= Directions for this task =
Return only the lines running from the line that holds "before = set(bpy.data.objects)" to the line that holds "camera_roll = 0.005", including both.

= Dataset excerpt =
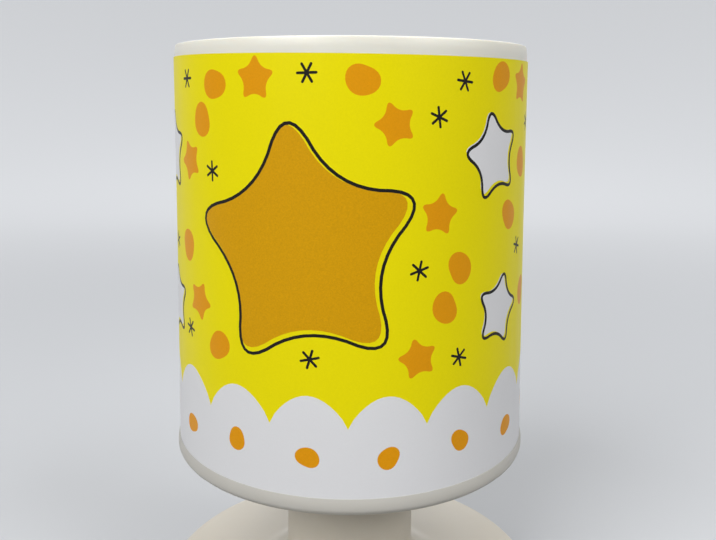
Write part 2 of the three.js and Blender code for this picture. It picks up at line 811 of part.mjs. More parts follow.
const capInner = holderRadius - holderWall;
const capShoulder = blockRadius - holderWall + fitGap;
const holderCap = turned([
  [nippleRadius + fitGap, dishTop],
  [holderFootRadius, dishTop],
  [holderRadius - holderWall / 2, dishTop + capFlareStart],
  [holderRadius, dishTop + capFlareEnd],
  [holderRadius, capTop],
  [capInner, capTop],
  [capInner, blockBottom],
  [capShoulder, blockBottom],
  [capShoulder, dishTop + capFlareEnd],
  [holderFootRadius - holderWall, dishTop + capFloor],
  [nippleRadius + fitGap, dishTop + capFloor],
]);
addPiece('holder_cap', holderCap, finishes.holder);

const contactBlock = cut(
  pin(blockRadius, blockBottom, blockTop, mediumSteps),
  ...[-leadHolePlace, leadHolePlace].map((x) =>
    pin(leadRadius + leadClearance, blockBottom - overrun, blockBottom + leadHoleDepth).translate(x, 0, 0)),
  ...[-holderScrewPlace, holderScrewPlace].map((x) =>
    pin(holderScrewShank + fitGap, blockBottom - overrun, blockBottom + holderScrewLength + fitGap)
      .translate(x, 0, 0)),
);
addPiece('holder_contact_block', contactBlock, finishes.ceramic);

const screwShell = turned([
  [shellBottomHole, blockTop],
  [shellRadius, blockTop],
  [shellRadius, blockTop + shellLength],
  [shellRadius - shellWall, blockTop + shellLength],
  [shellRadius - shellWall, blockTop + shellWall],
  [shellBottomHole, blockTop + shellWall],
], mediumSteps);
addPiece('holder_screw_shell', screwShell, finishes.brass);

// Spring tongue: a bent strip along X, written as shares of its half length and of its rise above the block.
function centreContact() {
  const bendShares = [[-1, 0], [-0.45, 0], [0.3, 1], [0.78, 0.62]];
  const lift = tongueRise - fitGap - tongueThickness;
  const under = bendShares.map(([along, up]) => [along * tongueHalfLength, up * lift]);
  const over = under.map(([x, z]) => [x, z + tongueThickness]).reverse();
  const outline = new THREE.Shape([...under, ...over].map(([x, z]) => new THREE.Vector2(x, z)));
  return extruded(outline, -tongueWidth / 2, tongueWidth / 2).rotateX(Math.PI / 2);
}
addPiece('holder_centre_contact', centreContact(), finishes.brass).position.set(0, 0, blockTop);

const barrelBottom = capTop + barrelJoint;
const barrelTop = barrelBottom + barrelHeight;
const holderBarrel = turned([
  [capInner, barrelBottom],
  [holderRadius, barrelBottom],
  ...arc(holderRadius - barrelEdgeRound, barrelTop - barrelEdgeRound, barrelEdgeRound, 0, 90, 3),
  [barrelMouth, barrelTop],
  [barrelMouth, blockTop + fitGap],
  [capInner, blockTop + fitGap],
]);
addPiece('holder_barrel', holderBarrel, finishes.holder);

[-holderScrewPlace, holderScrewPlace].forEach((x, i) => {
  const screw = panScrew(holderScrewHead, holderScrewHeadDepth, holderScrewShank, holderScrewLength);
  addPiece(`holder_terminal_screw_${i + 1}`, screw, finishes.steel).position.set(x, 0, blockBottom);
});

// Bulb, from its tip contact up

const insulatorBottom = bulbTip + bulbTipHeight;
const bulbCapBottom = insulatorBottom + bulbInsulatorHeight;
const bulbCapTop = bulbCapBottom + bulbCapHeight;
const collarTop = bulbCapTop + bulbCollarHeight;
const globeCentre = bulbTip + bulbLength - bulbRadius;

addPiece('bulb_tip_contact', pin(bulbTipRadius, bulbTip, insulatorBottom), finishes.brass);
const insulator = turned([
  [0, insulatorBottom],
  [bulbTipRadius + bulbCapBevel, insulatorBottom],
  [bulbInsulatorTop, bulbCapBottom],
  [0, bulbCapBottom],
], smallSteps);
addPiece('bulb_insulator', insulator, finishes.black);
const bulbCap = turned([
  [0, bulbCapBottom],
  [bulbCapRadius - bulbCapBevel, bulbCapBottom],
  [bulbCapRadius, bulbCapBottom + bulbCapBevel],
  [bulbCapRadius, bulbCapTop],
  [0, bulbCapTop],
], smallSteps);
addPiece('bulb_cap', bulbCap, finishes.steel);

function bulbCollar() {
  const flareShares = [[0.3, 0.16], [0.62, 0.42], [0.86, 0.72]];
  const flare = flareShares.map(([out, up]) => [
    bulbCollarFoot + (bulbCollarTop - bulbCollarFoot) * out,
    bulbCapTop + bulbCollarHeight * up,
  ]);
  return turned([
    [0, bulbCapTop],
    [bulbCollarFoot, bulbCapTop],
    [bulbCollarFoot, bulbCapTop + bulbCollarLip],
    ...flare,
    [bulbCollarTop, collarTop],
    [0, collarTop],
  ]);
}
addPiece('bulb_collar', bulbCollar(), finishes.white);

// The globe is a ball cut flat where it meets the collar.
function bulbGlobe() {
  const start = THREE.MathUtils.radToDeg(Math.asin((collarTop - globeCentre) / bulbRadius));
  return turned([[0, collarTop], ...arc(0, globeCentre, bulbRadius, start, 90, 8).slice(0, -1),
    [0, globeCentre + bulbRadius]]);
}
addPiece('bulb_globe', bulbGlobe(), finishes.opal);

// Shade tube and printed sleeve

const ringShares = [0, 0.5, 1];

function shadeTube() {
  const outer = tubeRadius(shadeTop);
  const inner = outer - shadeWall;
  return turned([
    ...ringShares.map((share) => {
      const height = shadeBottom + (sleeveTop - shadeBottom) * share;
      return [tubeRadius(height), height];
    }),
    ...arc(outer - shadeEdgeRound, shadeTop - shadeEdgeRound, shadeEdgeRound, 0, 90, 3),
    [inner + shadeInnerRound / 2, shadeTop],
    [inner, shadeTop - shadeInnerRound],
    [tubeRadius(sleeveBottom) - shadeWall, sleeveBottom + sleeveInset],
    [tubeRadius(sleeveBottom) - shadeWall + shadeInnerRound, shadeBottom],
  ], shadeSteps);
}

function printSleeve() {
  const heights = ringShares.map((share) => sleeveBottom + sleeveHeight * share);
  const wrap = turned([
    ...heights.map((height) => [sleeveRadius(height), height]),
    ...heights.map((height) => [sleeveRadius(height) - sleeveThickness, height]).reverse(),
  ], shadeSteps);
  const seam = block(sleeveSeam, sleeveBottomRadius, sleeveBottom - overrun, sleeveTop + overrun)
    .translate(0, sleeveBottomRadius, 0);
  return cut(wrap, seam);
}

addPiece('shade_tube', shadeTube(), finishes.shadeWhite);
addPiece('print_sleeve', printSleeve(), finishes.print);

// Internal leads, round tubes along smooth routes

function lead(points) {
  const stops = points.map((point) => new THREE.Vector3(...point));
  const route = new THREE.CatmullRomCurve3(stops, false, 'centripetal');
  const section = new THREE.Shape(
    evenAngles(leadSides).map((angle) => new THREE.Vector2(...onCircle(leadRadius, angle))),
  );
  return new THREE.ExtrudeGeometry(section, { steps: leadSteps, bevelEnabled: false, extrudePath: route });
}

// The stretch that both holder leads share: up the neck, through the nipple and into the contact block.
function neckRoute(side) {
  const x = side * leadSpread;
  const hole = side * leadHolePlace;
  return [
    [x, 0, footTop + leadBend],
    [x, 0, (footTop + neckTop) / 2],
    [x, 0, nippleBottom],
    [x, 0, dishTop + nippleAbove],
    [hole, 0, blockBottom - 2 * leadRadius],
    [hole, 0, blockBottom + leadHoleDepth - fitGap],
  ];
}

const leadFloor = (weightTop + footCeiling - ribDepth) / 2;
const terminalMouth = -terminalLength / 2;
const tabEdge = -switchDistance + tabSpread + tabWidth / 2 + fitGap;
const tabHeight = switchFloor - tabLength / 2;
const farTab = -switchDistance - tabSpread;

// A place given from the middle of the terminal block, outwards along Y.
function fromTerminal(x, y, height) {
  const turn = terminalAngle - Math.PI / 2;
  const [placeX, placeY] = terminalPlace;
  return [
    placeX + x * Math.cos(turn) - y * Math.sin(turn),
    placeY + x * Math.sin(turn) + y * Math.cos(turn),
    height,
  ];
}

const neutralRoute = [
  fromTerminal(poles[1], terminalMouth + leadInTerminal, terminalAxis),
  fromTerminal(poles[1], terminalMouth - leadBend / 2, terminalAxis),
  [terminalPlace[0] / 2, terminalPlace[1] / 2, leadFloor],
  [-leadSpread, leadBend / 2, leadFloor + leadBend],
  ...neckRoute(-1),
];
const feedRoute = [
  fromTerminal(poles[0], terminalMouth + leadInTerminal, terminalAxis),
  fromTerminal(poles[0], terminalMouth - leadBend / 2, terminalAxis),
  [leadBend / 2 - weightRadius, 0, leadFloor],
  [-leadBend, tabEdge + leadBend, leadFloor],
  [-leadBend / 3, tabEdge + leadBend / 2, tabHeight + leadRadius / 2],
  [0, tabEdge, tabHeight],
];
const switchedRoute = [
  [tabThickness / 2 + fitGap, farTab, tabHeight],
  [leadBend / 3, farTab, tabHeight],
  [leadBend * 0.75, tabEdge, tabHeight + leadRadius],
  [leadBend * 0.75, tabEdge + leadBend, leadFloor],
  [leadBend / 3, -neckRadius / 2, leadFloor + leadRadius],
  [leadSpread, -leadBend / 2, leadFloor + leadBend],
  ...neckRoute(1),
];
addPiece('lead_neutral', lead(neutralRoute), finishes.blueLead);
addPiece('lead_feed', lead(feedRoute), finishes.brownLead);
addPiece('lead_switched', lead(switchedRoute), finishes.brownLead);

export default lamp;
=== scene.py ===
import math

import bmesh
import bpy
from mathutils import Matrix, Vector
from mathutils.geometry import delaunay_2d_cdt


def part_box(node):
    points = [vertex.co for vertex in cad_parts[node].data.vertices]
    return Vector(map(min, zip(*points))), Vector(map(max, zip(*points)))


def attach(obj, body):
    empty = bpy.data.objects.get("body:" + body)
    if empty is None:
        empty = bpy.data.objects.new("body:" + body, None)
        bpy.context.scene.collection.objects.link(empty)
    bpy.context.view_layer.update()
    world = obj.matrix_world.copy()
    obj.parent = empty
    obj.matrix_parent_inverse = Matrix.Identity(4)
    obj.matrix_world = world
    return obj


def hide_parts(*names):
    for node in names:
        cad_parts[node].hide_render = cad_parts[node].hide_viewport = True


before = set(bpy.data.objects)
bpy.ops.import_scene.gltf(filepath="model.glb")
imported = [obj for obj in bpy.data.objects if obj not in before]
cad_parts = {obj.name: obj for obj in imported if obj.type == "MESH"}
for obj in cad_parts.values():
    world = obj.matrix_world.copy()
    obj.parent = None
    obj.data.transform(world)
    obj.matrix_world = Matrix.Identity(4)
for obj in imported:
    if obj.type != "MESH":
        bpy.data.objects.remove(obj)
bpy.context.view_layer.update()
scene = bpy.context.scene

# Camera
# It stands about 26 cm in front of the lamp, a little above the shade's middle, and looks slightly down.
# Its place was worked out from the curves of the shade's rims in the photograph.
sensor_width = 36.0
camera_lens = 39.14
camera_side = 0.0026
camera_distance = 0.2651
camera_over_dish = 0.1192
camera_pitch = 0.219
camera_roll = 0.005

camera_data = bpy.data.cameras.new("photo_camera")
camera_data.sensor_width = sensor_width
camera_data.lens = camera_lens
camera_data.clip_start = 0.01
camera = bpy.data.objects.new("photo_camera", camera_data)
scene.collection.objects.link(camera)
dish_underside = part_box("gallery_dish")[0].z
camera.location = (camera_side, -camera_distance, dish_underside + camera_over_dish)
camera_turn = Matrix.Rotation(math.pi / 2 - camera_pitch, 3, "X") @ Matrix.Rotation(camera_roll, 3, "Z")
camera.rotation_euler = camera_turn.to_euler()
scene.camera = camera

# Studio
# A pale paper floor that curves up into a wall all round, one large soft lamp from the upper left, a
# weaker one from the upper right, soft ones above and low behind, and a faint white world. Far from
# the lamp the paper glows, for the eye and in reflections alone, so that it is as pale there as near it.
sweep_radius = 1.9
sweep_bend = 0.9
sweep_height = 2.4
sweep_margin = 0.02
sweep_bend_steps = 24
sweep_sides = 96
sweep_grey = (0.58, 0.595, 0.62, 1.0)
bounce_grey = (0.15, 0.153, 0.156, 1.0)
far_glow = (0.34, 0.348, 0.36, 1.0)
glow_reach = (0.3, 1.3)
world_strength = 0.085
# Each lamp: its place, the length of its square side, and its power in watts.
studio_lamps = {
    "key_light": ((-0.62, -0.80, 1.02), 0.9, 18.1),
    "fill_light": ((0.85, -0.55, 1.05), 0.9, 11.3),
    "top_light": ((0.05, 0.10, 1.35), 0.9, 5.7),
    "back_light": ((0.0, 2.30, 0.55), 0.9, 12.5),
}
lamp_aim = Vector((0.0, 0.0, 0.11))


def link_mesh(name, body):
    """A bmesh as a named object in the scene, with its faces turned outwards."""
    bmesh.ops.recalc_face_normals(body, faces=body.faces)
    mesh = bpy.data.meshes.new(name)
    body.to_mesh(mesh)
    body.free()
    made = bpy.data.objects.new(name, mesh)
    scene.collection.objects.link(made)
    return made


def even_angles(count, start=0.0):
    return [start + 2 * math.pi * number / count for number in range(count)]


def on_circle(radius, angle):
    return (radius * math.cos(angle), radius * math.sin(angle))


def bridge(body, rings):
    """Four-cornered faces between closed rings of corners, each ring joined to the next."""
    faces = []
    for one, other in zip(rings, rings[1:]):
        for step in range(len(one)):
            after = (step + 1) % len(one)
            faces.append(body.faces.new((one[step], one[after], other[after], other[step])))
    return faces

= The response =
before = set(bpy.data.objects)
bpy.ops.import_scene.gltf(filepath="model.glb")
imported = [obj for obj in bpy.data.objects if obj not in before]
cad_parts = {obj.name: obj for obj in imported if obj.type == "MESH"}
for obj in cad_parts.values():
    world = obj.matrix_world.copy()
    obj.parent = None
    obj.data.transform(world)
    obj.matrix_world = Matrix.Identity(4)
for obj in imported:
    if obj.type != "MESH":
        bpy.data.objects.remove(obj)
bpy.context.view_layer.update()
scene = bpy.context.scene

# Camera
# It stands about 26 cm in front of the lamp, a little above the shade's middle, and looks slightly down.
# Its place was worked out from the curves of the shade's rims in the photograph.
sensor_width = 36.0
camera_lens = 39.14
camera_side = 0.0026
camera_distance = 0.2651
camera_over_dish = 0.1192
camera_pitch = 0.219
camera_roll = 0.005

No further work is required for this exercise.